Researchers from the Hastings Center argue consumerism in healthcare is undermining patient-centered care by placing undue burdens on patients to reduce costs.
The customer is always right in in most industries. But industry experts from the Hastings Center are saying the maxim does not and should not apply to providers despite the consumerism in healthcare trend.
In fact, regarding patients as consumers could undermine industry efforts to advance patient-centered care, wrote Michael K. Gusmano, Hastings Center Research Scholar and Associate Professor at Rutgers University, Karen J. Maschke, Hastings Center Research Scholar, and Mildred Z. Solomon, Hastings Center President in a recent Health Affairs article.
“Pursuing the sensible goal of creating a patient-centered health system will be undermined if consumer metaphors prevail,” they wrote. “Patient-centered approaches aim to ensure clinical care that can meet patients’ preferences and needs. That is different from a consumer orientation calling on patients to be prudent purchasers of medical care services. The former approach empowers patients. The latter expects patients to solve society’s cost-containment challenges.”
As Gusmano et al. observed, consumerism in healthcare aims to lower costs and improve quality by empowering patients to shop around for medical services and items. The concept supports more market-based approaches to healthcare, such as health insurance exchanges and high deductible health plans.
The goals of consumerism in healthcare differ from those of patient-centered care. However, supporters of the concept have started to adopt the language of patient-centered care, Gusmano et al. pointed out.
For example, supporters of a health savings account initiative in Indiana used “patient-centered care” and “consumer-oriented care” interchangeably in a 2017 Forbes article. The interest group Americans for Prosperity also recently referred to former House Speaker Paul Ryan (R-WI)’s proposal to bolster consumer-oriented healthcare options as “patient-centered.”
Gusmano et al. described the merging of patient-centered care and consumerism in healthcare as “conceptually confused and potentially harmful.”
Referring to patients as consumers is inappropriate because healthcare is not a market, the authors elaborated.
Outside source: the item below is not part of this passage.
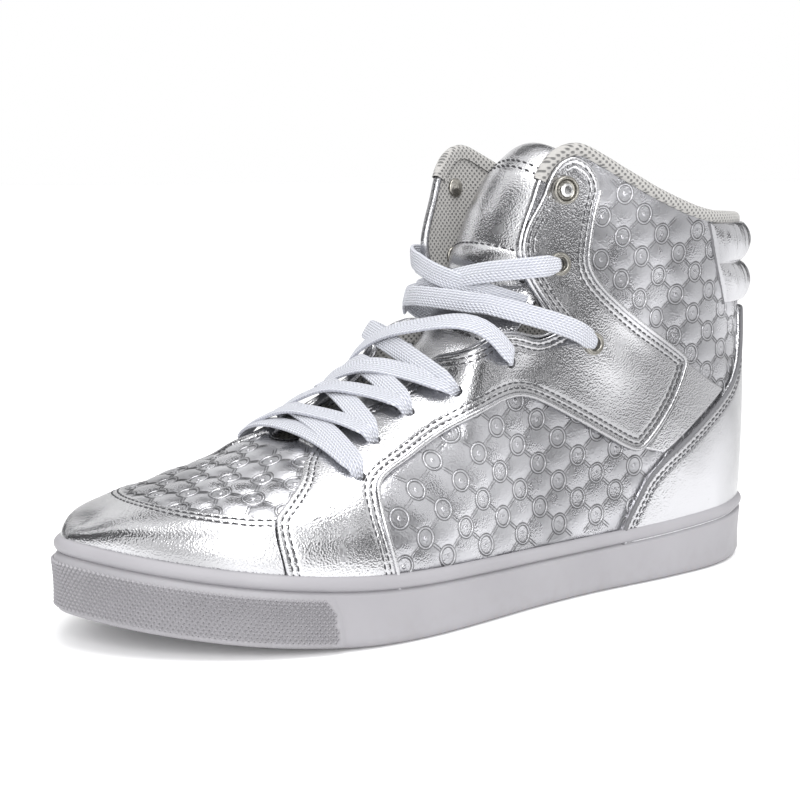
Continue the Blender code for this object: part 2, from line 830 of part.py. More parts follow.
def grid_solid(name, outer, inner, finish):
    """A closed slab between two grids of points with the same rows and columns."""
    rows, columns = len(outer), len(outer[0])
    vertices = [p for row in outer for p in row] + [p for row in inner for p in row]
    half = rows * columns
    faces = []
    for r in range(rows - 1):
        for c in range(columns - 1):
            a = r * columns + c
            quad = (a, a + 1, a + columns + 1, a + columns)
            faces.append(quad)
            faces.append(tuple(half + i for i in reversed(quad)))
    edge = [(0, c) for c in range(columns - 1)] + [(r, columns - 1) for r in range(rows - 1)]
    edge += [(rows - 1, c) for c in range(columns - 1, 0, -1)] + [(r, 0) for r in range(rows - 1, 0, -1)]
    edge = [r * columns + c for r, c in edge]
    for a, b in zip(edge, edge[1:] + edge[:1]):
        faces.append((a, b, half + b, half + a))
    return new_object(name, vertices, faces, finish)


def make_tongue():
    """A padded strip, crowned across, that follows the instep and stands above the laces."""
    line = [
        (x * SOLE_LENGTH, z * SHOE_HEIGHT, h * BALL_WIDTH, c * BALL_WIDTH) for x, z, h, c in TONGUE_LINE
    ]
    line = smooth_path(line, 2)
    outer, inner = [], []
    for k, (x, z, half, crown) in enumerate(line):
        back, ahead = line[max(k - 1, 0)], line[min(k + 1, len(line) - 1)]
        run = Vector((ahead[0] - back[0], 0.0, ahead[1] - back[1])).normalized()
        out = Vector((-run.z, 0.0, run.x))
        if out.x + out.z < 0:
            out = -out
        outer_row, inner_row = [], []
        for c in range(TONGUE_COLUMNS + 1):
            w = 2.0 * c / TONGUE_COLUMNS - 1.0
            face = Vector((x, w * half, z)) - out * crown * w * w
            thick = TONGUE_THICKNESS * (1.0 - 0.55 * w ** 4)
            outer_row.append(face)
            inner_row.append(face - out * thick)
        outer.append(outer_row)
        inner.append(inner_row)
    return grid_solid("tongue", outer, inner, silver)


def height_to_rise(share, side, z):
    """How far up its rib the last reaches the height z."""
    low, high = 0.0, 1.0
    for _ in range(18):
        middle = (low + high) / 2
        if rib_point(share, side, middle).z < z:
            low = middle
        else:
            high = middle
    return low


def make_collar_pads():
    """Two quilted rolls round the back of the collar."""
    rows = 4 * PAD_ROLLS
    outer, inner = [], []
    for r in range(rows + 1):
        z = mix(PAD_LOW, PAD_HIGH, r / rows) * SHOE_HEIGHT
        reach = mix(PAD_REACH_LOW, PAD_REACH_HIGH, r / rows)
        outer_row, inner_row = [], []
        for c in range(PAD_COLUMNS + 1):
            w = 2.0 * c / PAD_COLUMNS - 1.0
            side = 1 if w >= 0 else -1
            share = abs(w) * reach
            here = rib_point(share, side, height_to_rise(share, side, z))
            out = skin_normal(here)
            swell = abs(math.sin(math.pi * PAD_ROLLS * r / rows)) ** 0.7 * (1.0 - w ** 4) ** 0.5
            outer_row.append(here + out * (GAP + PAD_SEAM + PAD_SWELL * swell))
            inner_row.append(here + out * GAP)
        outer.append(outer_row)
        inner.append(inner_row)
    return grid_solid("collar_pad", outer, inner, silver)


def skin_tree():
    return BVHTree.FromPolygons([tuple(p) for p in SKIN_POINTS], SKIN_FACES)


TREE = skin_tree()


def skin_normal(point):
    """The outward direction of the last's skin nearest to a point."""
    return TREE.find_nearest(point)[1]


def side_place(x, z, side):
    """A place on the skin under a point of the side view."""
    start = Vector((x * SOLE_LENGTH, side * 2 * BALL_WIDTH, z * SHOE_HEIGHT))
    place, _, _, _ = TREE.ray_cast(start, Vector((0.0, -side, 0.0)))
    return place


def strap(name, path, outs):
    """A flat lace along a path, its flat side facing outs."""
    half = LACE_WIDTH / 2
    vertices = []
    count = len(path)
    for k, (place, out) in enumerate(zip(path, outs)):
        run = (path[min(k + 1, count - 1)] - path[max(k - 1, 0)]).normalized()
        across = run.cross(out).normalized() * half
        up = across.cross(run).normalized() * LACE_THICKNESS / 2
        if up.dot(out) < 0:
            up = -up
        vertices += [place + across - up, place + across + up, place - across + up, place - across - up]
    faces = [(0, 1, 2, 3), tuple(4 * count - 4 + i for i in (3, 2, 1, 0))]
    for k in range(count - 1):
        for i in range(4):
            a, b = 4 * k + i, 4 * k + (i + 1) % 4
            faces.append((a, b, b + 4, a + 4))
    return new_object(name, vertices, faces, lace_cloth)


def raised_path(path, outs, across, lift):
    """The path moved out so that a lace along it is nowhere nearer than lift to the skin."""
    rise = [0.0] * len(path)
    for k in range(len(path) - 1):
        for t in (0.0, 0.25, 0.5, 0.75, 1.0):
            for edge in (-1, 0, 1):
                here = path[k].lerp(path[k + 1], t) + across * edge
                near, out, _, _ = TREE.find_nearest(here)
                short = lift - (here - near).dot(out)
                rise[k] = max(rise[k], short)
                rise[k + 1] = max(rise[k + 1], short)
    for _ in range(2):
        beside = [rise[0]] + rise + [rise[-1]]
        rise = [max(b, (a + c) / 2) for a, b, c in zip(beside, beside[1:], beside[2:])]
    return [place + out * more for place, out, more in zip(path, outs, rise)]


def lace_over(name, start, end, layer):
    """A lace across the throat, from above one hole to above another.

    It follows the section of the last by the plane through both holes and the instep.
    """
    lift = GAP + OVERLAY_THICKNESS + LACE_LIFT + layer * LACE_LAYER + LACE_THICKNESS / 2
    up = (skin_normal(start) + skin_normal(end)).normalized()
    across = up.cross(end - start).normalized() * LACE_WIDTH / 2
    heart = (start + end) / 2 - up * LACE_HEART * SHOE_HEIGHT
    path, outs = [], []
    for k in range(LACE_STEPS + 1):
        aim = (start - heart).lerp(end - heart, k / LACE_STEPS).normalized()
        place, out, _, _ = TREE.ray_cast(heart, aim)
        path.append(place + out * lift)
        outs.append(aim)
    return strap(name, raised_path(path, outs, across, lift), outs)


def make_throat_laces():
    """One straight lace at the front and a pair that cross for each further pair of holes."""
    holes = {side: [side_place(x, z, side) for x, z in LACE_HOLES] for side in (1, -1)}
    laces = lace_over("lace_throat", holes[1][0], holes[-1][0], 0)
    for k in range(len(LACE_HOLES) - 1):
        for layer, side in ((1, 1), (2, -1)):
            lace = lace_over("lace_cutter", holes[side][k], holes[-side][k + 1], layer)
            cut(laces, lace, "UNION", "MANIFOLD")
    return laces


def over_eyelet(side, number):
    """Where a lace comes out above an eyelet of one ankle flap."""
    place = side_place(*EYELETS[number], side)
    return place + skin_normal(place) * (EYELET_SEAT + EYELET_RISE + GAP + LACE_THICKNESS / 2)


def make_leg_laces():
    """The laces between the ankle flaps, joined where they cross."""
    joined = None
    for first, places, last in LEG_LACES:
        route = [(x * SOLE_LENGTH, y * BALL_WIDTH, z * SHOE_HEIGHT) for x, y, z in places]
        if first:
            route.insert(0, tuple(over_eyelet(*first)))
        if last:
            route.append(tuple(over_eyelet(*last)))
        path = [Vector(p) for p in smooth_path(route, 2)]
        outs = [skin_normal(p) for p in path]
        lace = strap("lace_cutter" if joined else "lace_leg", path, outs)
        joined = cut(joined, lace, "UNION", "MANIFOLD") if joined else lace
    return joined


def turned(name, place, out, profile, segments, finish):
    """A ring or stud turned round an axis: profile rows are (radius, height)."""
    side = out.orthogonal().normalized()
    other = out.cross(side)
    vertices = []
    for radius, height in profile:
        for k in range(segments):
            a = 2 * math.pi * k / segments
            vertices.append(place + (side * math.cos(a) + other * math.sin(a)) * radius + out * height)
    faces = []
    count = len(profile)
    closed = profile[0][0] > EYELET_HOLE_RADIUS / 2
    for r in range(count if closed else count - 1):
        for k in range(segments):
            a, b = r * segments, (r + 1) % count * segments
            n = (k + 1) % segments
            faces.append((a + k, a + n, b + n, b + k))
    if not closed:
        faces.append(tuple(range(segments)))
        faces.append(tuple((count - 1) * segments + k for k in range(segments)))
    return new_object(name, vertices, faces, finish)


def make_metal():
    hole, edge = EYELET_HOLE_RADIUS, EYELET_RADIUS
    ring = [(hole, 0.0), (edge, 0.0), (edge, 0.4 * EYELET_RISE)]
    ring += [((hole + edge) / 2, EYELET_RISE), (hole, 0.6 * EYELET_RISE)]
    stud = [(0.0002, 0.0), (RIVET_RADIUS, 0.0), (RIVET_RADIUS, 0.0006)]
    stud += [(0.7 * RIVET_RADIUS, 0.0014), (0.0002, 0.0018)]
    for name, side in (("lateral", 1), ("medial", -1)):
        for number, (x, z) in enumerate(EYELETS):
            place = side_place(x, z, side)
            out = skin_normal(place)
            turned("eyelet_%s_%d" % (name, number + 1), place + out * EYELET_SEAT, out, ring, 10, nickel)
        place = side_place(*RIVET_PLACE, side)
        out = skin_normal(place)
        turned("rivet_" + name, place + out * EYELET_SEAT, out, stud, 10, nickel)


make_upper()
make_overlays()
make_outsole()
make_insole()
make_tongue()
make_collar_pads()
make_throat_laces()
make_leg_laces()
make_metal()
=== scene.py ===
# %% [markdown]
# A silver high-top dance sneaker, a left shoe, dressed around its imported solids.
# The solids give the sizes and the place of each part. The cells below make the
# leather, the quilting, the seams, the lace and the sole that are seen.

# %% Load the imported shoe
import math

import bmesh
import bpy
import numpy as np
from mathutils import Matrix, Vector
from mathutils.bvhtree import BVHTree
from mathutils.kdtree import KDTree


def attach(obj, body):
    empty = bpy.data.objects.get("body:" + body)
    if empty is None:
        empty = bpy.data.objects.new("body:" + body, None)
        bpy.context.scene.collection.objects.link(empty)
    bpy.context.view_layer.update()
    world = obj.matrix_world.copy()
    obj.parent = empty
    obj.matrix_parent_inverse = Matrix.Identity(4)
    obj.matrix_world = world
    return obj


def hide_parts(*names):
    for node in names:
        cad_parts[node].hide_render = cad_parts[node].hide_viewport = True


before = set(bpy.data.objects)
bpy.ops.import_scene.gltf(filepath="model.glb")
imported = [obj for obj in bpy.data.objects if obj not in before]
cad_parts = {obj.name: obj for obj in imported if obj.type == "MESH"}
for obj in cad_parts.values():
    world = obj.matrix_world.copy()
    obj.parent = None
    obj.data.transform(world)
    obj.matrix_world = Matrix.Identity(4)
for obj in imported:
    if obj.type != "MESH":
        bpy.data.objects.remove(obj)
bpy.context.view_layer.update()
BODY = "root"
MM = 0.001
SIDES = ((1, "lateral"), (-1, "medial"))
print("solids:", len(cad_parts))

# %% [markdown]
# The camera comes first, so that every later choice can be judged from the side of
# the photograph: a long lens, low and in front of the shoe's outer side.

# %% Camera
CAMERA_PLACE = Vector((0.4535, 0.4874, 0.1547))
CAMERA_AIM = Vector((0.1159, 0.0, 0.0721))
lens = bpy.data.cameras.new("camera")
lens.sensor_width = 36.0
lens.sensor_height = 36.0
lens.sensor_fit = "HORIZONTAL"
lens.lens = 74.9
camera = bpy.data.objects.new("camera", lens)
camera.location = CAMERA_PLACE
camera.rotation_euler = (CAMERA_AIM - CAMERA_PLACE).to_track_quat("-Z", "Y").to_euler()
bpy.context.collection.objects.link(camera)
bpy.context.scene.camera = camera
print("camera:", lens.lens, "mm lens,", round((CAMERA_AIM - CAMERA_PLACE).length, 3), "m from the shoe")


# %% [markdown]
# A plain mesh object needs the same few steps each time, so one helper makes it from
# points and faces, and another hands a finished piece to the frame.

# %% Helpers for meshes
def into_scene(name, data):
    made = bpy.data.objects.new(name, data)
    bpy.context.collection.objects.link(made)
    return made


def mesh_object(name, points, faces, finish=None, smooth=True):
    """An object of points and faces, in one finish."""
    mesh = bpy.data.meshes.new(name)
    mesh.from_pydata([tuple(p) for p in points], [], [tuple(int(i) for i in f) for f in faces])
    if finish:
        mesh.materials.append(finish)
    if smooth:
        mesh.shade_smooth()
    return into_scene(name, mesh)


def put_uv(piece, values, name="along"):
    """Give a piece a UV map from one (u, v) for each of its points."""
    mesh = piece.data
    layer = mesh.uv_layers.new(name=name)
    corner_points = np.empty(len(mesh.loops), dtype=np.int32)
    mesh.loops.foreach_get("vertex_index", corner_points)
    layer.data.foreach_set("uv", np.asarray(values, dtype=np.float32)[corner_points].ravel())


print("ready: into_scene, mesh_object, put_uv")

# %% Grids, rings and whole pieces
def joined(parts):
    """Several sets of points and faces as one."""
    points, faces = [], []
    for part_points, part_faces in parts:
        faces += [tuple(len(points) + i for i in face) for face in part_faces]
        points += part_points
    return points, faces


def grid_faces(columns, rows):
    """Quads of a grid whose points lie column by column."""
    faces = []
    for c in range(columns):
        for r in range(rows):
            a = c * (rows + 1) + r
            faces.append((a, a + 1, a + rows + 2, a + rows + 1))
    return faces


def ring_faces(rings, count):
    """Quads between closed rings of points that lie one after another."""
    faces = []
    for a in range(0, (rings - 1) * count, count):
        for k in range(count):
            n = (k + 1) % count
            faces.append((a + k, a + n, a + count + n, a + count + k))
    return faces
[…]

Unlike consumers in commercial markets, patients oftentimes lack the information, time, and emotional stamina to shop for the highest value healthcare based on cost and quality.
As a result, consumerism in healthcare will not effectively reduce costs, the authors added.
Healthcare spending is slated to account for over 19 percent of GDP in less than a decade. But stakeholders expect consumerism in healthcare to slow the accerlated growth of national health expenditures. Patients with higher out-of-pocket costs will limit healthcare utilization and reduce the overuse and costs of healthcare, they argue.
But overuse is not the problem behind excessive costs, Gusmano et al. contended. Decades of fee-for-service have led to higher utilization and costs, and the federal government’s inability to negotiate the prices of hospital, physician, and other healthcare services exacerbated the problem.
“The US relies on a system of uncoordinated payment by thousands of payers, many of which do not have the bargaining power necessary to drive down prices,” the article stated. “This has resulted in high prices for medical services. Technological improvements in healthcare have driven increases in cost all over the world, but extraordinarily high prices and a refusal by government to regulate them or bargain them lower differentiate the US from other countries.”
Consumerism in healthcare inappropriately puts the burden of reducing healthcare costs on the patient, which counters the idea of patient-centered care, which aims to meet patient needs and preferences.
Furthermore, consumerism in healthcare could reduce physician professionalism, resulting in less patient-centered care.
“Professional organizations resist the attitude that ‘the customer is always right.’ Such disputes can arise, for example, when terminally ill patients or their families insist on cardiopulmonary resuscitation or other treatments that their physicians believe would be harmful or ineffective,” the article stated.
“Hospitals must judge each case to find the right balance between patient and family preference and physician integrity. It seems reasonable to anticipate that as the consumer metaphor grows, physicians’ authority in these kinds of cases could erode to the point where they may become technicians doing what they are asked to do, but doing so against their own consciences.”
Gusmano et al. advised stakeholders to keep patient-centered and consumer-oriented care separate to effectively reduce costs and improve quality. They also recommended that stakeholders broaden their focus on consumerism to ensure the concept is not interchangeable with patient-centered care.